## start
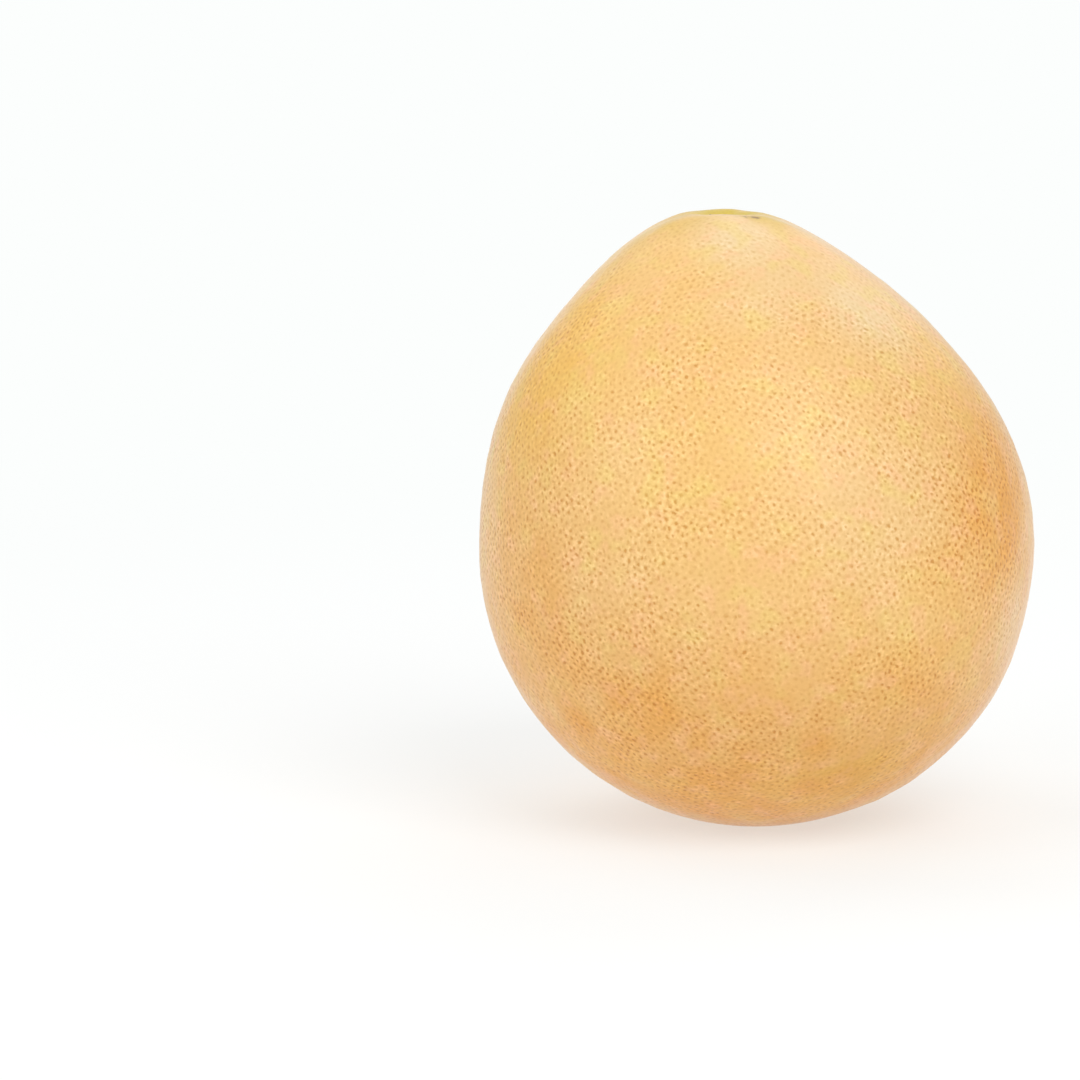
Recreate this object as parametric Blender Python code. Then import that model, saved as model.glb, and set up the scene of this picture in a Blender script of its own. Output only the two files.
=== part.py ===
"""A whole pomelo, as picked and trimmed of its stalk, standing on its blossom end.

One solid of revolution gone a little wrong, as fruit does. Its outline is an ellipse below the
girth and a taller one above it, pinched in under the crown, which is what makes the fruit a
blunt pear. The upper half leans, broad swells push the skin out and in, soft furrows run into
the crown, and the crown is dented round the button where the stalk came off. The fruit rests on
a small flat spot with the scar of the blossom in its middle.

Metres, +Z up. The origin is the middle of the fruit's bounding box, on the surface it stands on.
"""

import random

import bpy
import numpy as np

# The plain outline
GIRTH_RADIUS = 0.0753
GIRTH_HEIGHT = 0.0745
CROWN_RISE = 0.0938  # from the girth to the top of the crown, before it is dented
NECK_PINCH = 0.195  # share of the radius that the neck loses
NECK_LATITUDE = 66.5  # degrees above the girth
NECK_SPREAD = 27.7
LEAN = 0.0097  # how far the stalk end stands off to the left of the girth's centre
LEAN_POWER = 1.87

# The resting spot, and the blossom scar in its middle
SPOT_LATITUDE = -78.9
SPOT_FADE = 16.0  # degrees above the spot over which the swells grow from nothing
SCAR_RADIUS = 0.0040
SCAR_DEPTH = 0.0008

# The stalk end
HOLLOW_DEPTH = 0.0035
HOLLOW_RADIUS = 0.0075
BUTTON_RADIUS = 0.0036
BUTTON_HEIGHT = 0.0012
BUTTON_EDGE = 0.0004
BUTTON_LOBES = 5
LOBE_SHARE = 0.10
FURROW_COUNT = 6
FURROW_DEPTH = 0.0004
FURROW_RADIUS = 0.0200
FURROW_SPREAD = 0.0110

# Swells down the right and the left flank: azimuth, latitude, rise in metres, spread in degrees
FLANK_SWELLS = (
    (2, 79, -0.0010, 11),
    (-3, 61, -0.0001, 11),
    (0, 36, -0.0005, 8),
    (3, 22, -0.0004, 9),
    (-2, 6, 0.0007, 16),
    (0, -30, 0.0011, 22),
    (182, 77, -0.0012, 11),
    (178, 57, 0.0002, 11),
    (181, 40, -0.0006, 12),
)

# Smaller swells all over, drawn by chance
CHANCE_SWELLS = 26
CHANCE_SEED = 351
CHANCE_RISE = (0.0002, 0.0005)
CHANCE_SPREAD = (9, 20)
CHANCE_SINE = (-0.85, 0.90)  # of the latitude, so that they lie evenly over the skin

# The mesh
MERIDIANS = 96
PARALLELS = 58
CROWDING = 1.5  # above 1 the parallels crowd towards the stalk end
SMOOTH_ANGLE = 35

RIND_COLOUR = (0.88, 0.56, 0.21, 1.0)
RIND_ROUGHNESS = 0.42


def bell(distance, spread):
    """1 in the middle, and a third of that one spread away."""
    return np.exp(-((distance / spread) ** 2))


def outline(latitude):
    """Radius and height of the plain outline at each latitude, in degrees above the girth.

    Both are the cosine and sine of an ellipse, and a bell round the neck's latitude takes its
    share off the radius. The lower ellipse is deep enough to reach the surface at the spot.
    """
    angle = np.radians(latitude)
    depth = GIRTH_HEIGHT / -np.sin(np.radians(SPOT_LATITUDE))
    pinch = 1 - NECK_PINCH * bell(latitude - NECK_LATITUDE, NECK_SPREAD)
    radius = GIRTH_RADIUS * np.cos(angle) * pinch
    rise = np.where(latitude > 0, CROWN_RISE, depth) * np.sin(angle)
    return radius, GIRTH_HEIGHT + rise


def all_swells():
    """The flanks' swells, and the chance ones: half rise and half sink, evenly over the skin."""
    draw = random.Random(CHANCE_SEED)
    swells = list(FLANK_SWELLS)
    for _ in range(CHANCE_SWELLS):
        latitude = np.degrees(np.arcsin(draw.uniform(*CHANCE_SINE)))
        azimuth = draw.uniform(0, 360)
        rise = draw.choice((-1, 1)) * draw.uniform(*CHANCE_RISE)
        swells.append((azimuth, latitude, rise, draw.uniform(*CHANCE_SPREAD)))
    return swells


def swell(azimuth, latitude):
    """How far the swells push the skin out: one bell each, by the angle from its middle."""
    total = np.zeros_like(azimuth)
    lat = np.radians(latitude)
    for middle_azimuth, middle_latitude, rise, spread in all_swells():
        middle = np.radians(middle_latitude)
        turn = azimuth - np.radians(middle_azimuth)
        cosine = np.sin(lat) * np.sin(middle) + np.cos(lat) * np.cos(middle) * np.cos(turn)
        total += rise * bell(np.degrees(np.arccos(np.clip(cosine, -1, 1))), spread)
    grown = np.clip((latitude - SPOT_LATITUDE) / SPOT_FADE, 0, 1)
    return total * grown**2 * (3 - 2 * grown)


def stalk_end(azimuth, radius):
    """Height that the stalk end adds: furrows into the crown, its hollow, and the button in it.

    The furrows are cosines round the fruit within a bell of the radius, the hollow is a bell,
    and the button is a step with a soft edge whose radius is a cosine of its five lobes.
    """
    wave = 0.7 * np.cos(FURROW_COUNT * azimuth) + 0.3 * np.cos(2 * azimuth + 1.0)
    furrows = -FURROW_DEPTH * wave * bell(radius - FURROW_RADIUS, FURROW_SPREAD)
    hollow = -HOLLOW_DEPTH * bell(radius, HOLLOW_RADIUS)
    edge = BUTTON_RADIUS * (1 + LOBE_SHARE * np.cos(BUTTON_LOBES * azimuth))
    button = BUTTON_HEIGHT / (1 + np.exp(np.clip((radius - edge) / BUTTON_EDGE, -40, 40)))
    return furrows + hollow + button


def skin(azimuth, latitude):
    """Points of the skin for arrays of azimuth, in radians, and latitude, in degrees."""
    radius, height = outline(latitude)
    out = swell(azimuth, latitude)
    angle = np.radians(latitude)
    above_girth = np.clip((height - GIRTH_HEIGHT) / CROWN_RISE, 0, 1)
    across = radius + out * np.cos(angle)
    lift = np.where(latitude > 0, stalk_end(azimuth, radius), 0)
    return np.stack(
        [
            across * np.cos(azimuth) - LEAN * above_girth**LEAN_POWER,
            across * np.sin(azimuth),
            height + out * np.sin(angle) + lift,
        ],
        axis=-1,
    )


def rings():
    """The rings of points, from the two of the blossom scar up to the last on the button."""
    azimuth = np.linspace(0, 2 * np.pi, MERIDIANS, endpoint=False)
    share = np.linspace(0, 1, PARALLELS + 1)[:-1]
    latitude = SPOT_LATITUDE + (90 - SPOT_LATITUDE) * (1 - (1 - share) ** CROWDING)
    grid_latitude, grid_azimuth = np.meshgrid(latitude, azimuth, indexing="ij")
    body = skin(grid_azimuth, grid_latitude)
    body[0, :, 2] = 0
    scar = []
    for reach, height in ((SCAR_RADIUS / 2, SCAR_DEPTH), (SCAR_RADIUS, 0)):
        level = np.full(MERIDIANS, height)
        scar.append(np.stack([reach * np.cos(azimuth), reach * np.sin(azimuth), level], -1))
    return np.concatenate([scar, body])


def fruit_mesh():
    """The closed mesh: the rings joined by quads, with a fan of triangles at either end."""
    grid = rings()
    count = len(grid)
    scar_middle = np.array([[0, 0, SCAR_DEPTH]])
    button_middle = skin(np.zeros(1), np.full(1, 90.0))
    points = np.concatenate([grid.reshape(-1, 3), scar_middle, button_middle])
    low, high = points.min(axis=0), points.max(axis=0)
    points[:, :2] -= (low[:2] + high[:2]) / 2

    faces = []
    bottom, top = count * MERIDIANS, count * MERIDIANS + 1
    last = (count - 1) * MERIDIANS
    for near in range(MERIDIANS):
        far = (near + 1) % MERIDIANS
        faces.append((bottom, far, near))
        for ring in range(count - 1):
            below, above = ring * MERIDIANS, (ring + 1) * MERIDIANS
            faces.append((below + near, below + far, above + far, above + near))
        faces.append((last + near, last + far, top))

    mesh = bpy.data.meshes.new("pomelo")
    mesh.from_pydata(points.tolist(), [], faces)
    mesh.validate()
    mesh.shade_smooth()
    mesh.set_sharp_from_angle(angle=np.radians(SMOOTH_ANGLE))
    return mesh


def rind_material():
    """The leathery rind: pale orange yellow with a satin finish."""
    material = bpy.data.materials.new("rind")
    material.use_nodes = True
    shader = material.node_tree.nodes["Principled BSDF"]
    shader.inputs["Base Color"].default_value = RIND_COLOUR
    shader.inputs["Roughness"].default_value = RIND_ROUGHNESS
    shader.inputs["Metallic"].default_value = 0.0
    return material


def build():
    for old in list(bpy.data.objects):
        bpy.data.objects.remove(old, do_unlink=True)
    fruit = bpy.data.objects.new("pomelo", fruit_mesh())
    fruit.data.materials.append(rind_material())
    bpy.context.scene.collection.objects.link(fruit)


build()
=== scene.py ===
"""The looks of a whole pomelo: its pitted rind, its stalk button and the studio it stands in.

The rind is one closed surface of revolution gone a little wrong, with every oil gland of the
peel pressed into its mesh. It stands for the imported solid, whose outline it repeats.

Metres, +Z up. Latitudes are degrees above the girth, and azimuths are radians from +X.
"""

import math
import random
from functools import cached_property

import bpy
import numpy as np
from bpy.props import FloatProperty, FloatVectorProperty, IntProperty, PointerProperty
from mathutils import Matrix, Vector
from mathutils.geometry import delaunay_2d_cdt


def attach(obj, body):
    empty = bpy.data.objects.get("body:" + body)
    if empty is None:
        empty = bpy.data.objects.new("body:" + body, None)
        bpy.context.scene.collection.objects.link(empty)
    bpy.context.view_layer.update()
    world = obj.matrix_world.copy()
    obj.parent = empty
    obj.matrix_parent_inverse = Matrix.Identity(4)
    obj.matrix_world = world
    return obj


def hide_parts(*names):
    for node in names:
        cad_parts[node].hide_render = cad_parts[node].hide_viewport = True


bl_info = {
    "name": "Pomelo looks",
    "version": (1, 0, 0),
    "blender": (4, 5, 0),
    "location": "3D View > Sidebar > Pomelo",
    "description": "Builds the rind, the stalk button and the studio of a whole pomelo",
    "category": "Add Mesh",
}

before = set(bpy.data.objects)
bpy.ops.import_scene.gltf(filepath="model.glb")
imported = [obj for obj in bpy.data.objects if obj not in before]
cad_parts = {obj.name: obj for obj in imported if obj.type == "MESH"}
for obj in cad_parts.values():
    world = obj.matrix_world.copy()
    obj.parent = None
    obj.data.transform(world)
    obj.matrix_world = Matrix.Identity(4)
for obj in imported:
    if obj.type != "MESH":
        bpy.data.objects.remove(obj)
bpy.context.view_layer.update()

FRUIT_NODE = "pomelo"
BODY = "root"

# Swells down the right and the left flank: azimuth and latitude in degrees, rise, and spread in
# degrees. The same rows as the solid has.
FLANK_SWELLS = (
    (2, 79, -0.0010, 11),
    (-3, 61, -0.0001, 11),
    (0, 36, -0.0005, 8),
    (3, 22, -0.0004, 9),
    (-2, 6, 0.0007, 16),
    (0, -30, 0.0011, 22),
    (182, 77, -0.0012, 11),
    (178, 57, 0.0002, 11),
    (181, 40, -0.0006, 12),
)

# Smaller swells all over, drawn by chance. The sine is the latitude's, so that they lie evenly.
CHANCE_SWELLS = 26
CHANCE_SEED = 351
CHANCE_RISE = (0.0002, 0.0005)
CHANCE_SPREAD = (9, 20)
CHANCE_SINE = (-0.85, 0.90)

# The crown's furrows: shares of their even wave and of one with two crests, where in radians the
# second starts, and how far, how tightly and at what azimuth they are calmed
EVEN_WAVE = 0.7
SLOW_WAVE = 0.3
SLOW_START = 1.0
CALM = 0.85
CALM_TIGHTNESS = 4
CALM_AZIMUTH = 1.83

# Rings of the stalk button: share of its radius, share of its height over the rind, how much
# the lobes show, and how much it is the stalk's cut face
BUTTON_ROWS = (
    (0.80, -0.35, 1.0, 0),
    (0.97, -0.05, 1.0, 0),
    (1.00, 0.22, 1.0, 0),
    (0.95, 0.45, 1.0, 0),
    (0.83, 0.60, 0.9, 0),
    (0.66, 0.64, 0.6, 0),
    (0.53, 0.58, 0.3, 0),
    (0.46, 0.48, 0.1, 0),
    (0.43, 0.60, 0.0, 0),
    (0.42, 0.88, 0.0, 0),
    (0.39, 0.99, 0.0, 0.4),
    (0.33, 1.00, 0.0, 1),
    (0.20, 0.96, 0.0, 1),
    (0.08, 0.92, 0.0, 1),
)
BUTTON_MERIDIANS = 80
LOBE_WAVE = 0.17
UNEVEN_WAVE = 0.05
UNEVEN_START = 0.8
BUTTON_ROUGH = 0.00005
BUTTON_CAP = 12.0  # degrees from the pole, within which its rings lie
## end
- **Stated problem**
Please write out the material word for word from its first line through the line holding "its blossom end.", including both, and no line past it.

- **The solution**
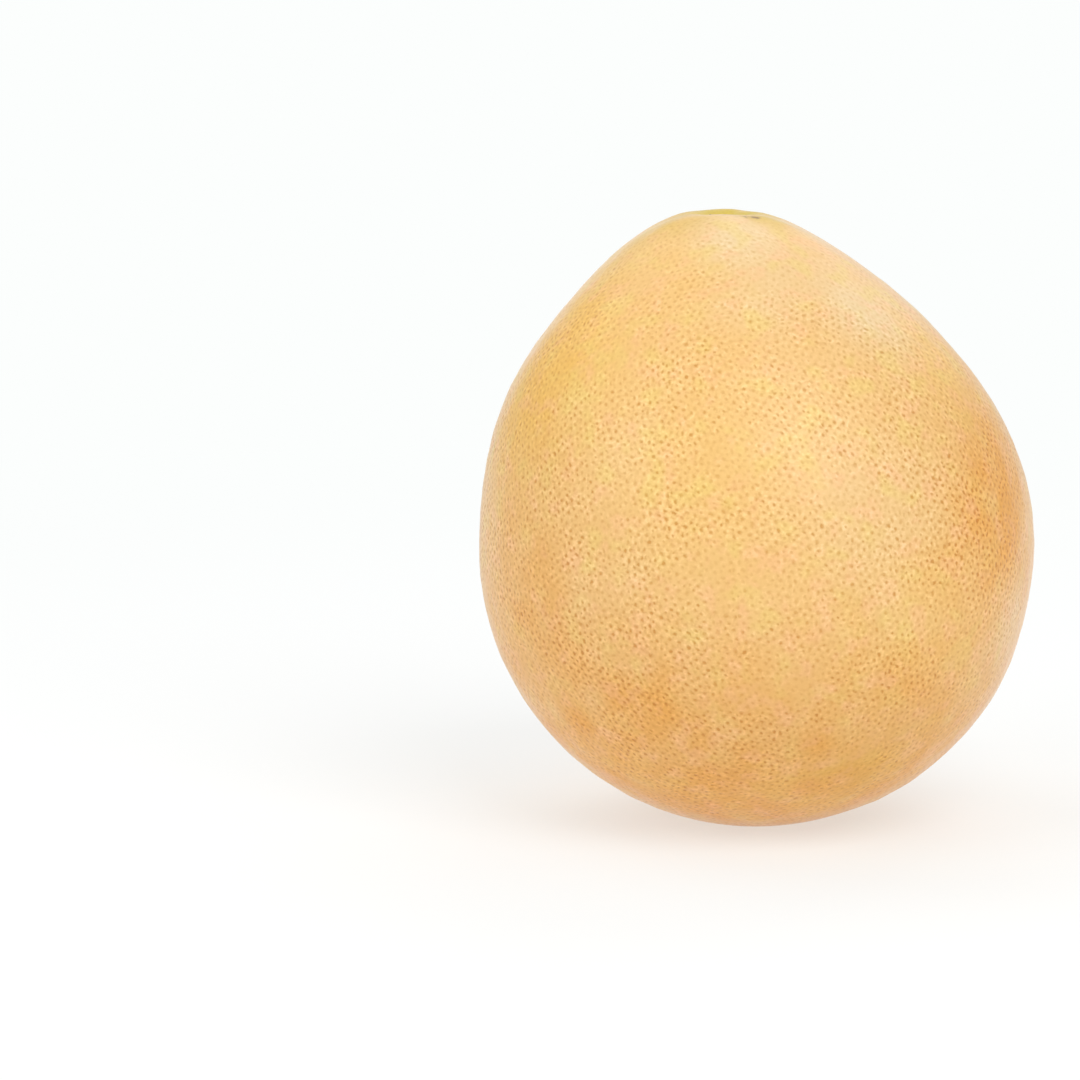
Recreate this object as parametric Blender Python code. Then import that model, saved as model.glb, and set up the scene of this picture in a Blender script of its own. Output only the two files.
=== part.py ===
"""A whole pomelo, as picked and trimmed of its stalk, standing on its blossom end.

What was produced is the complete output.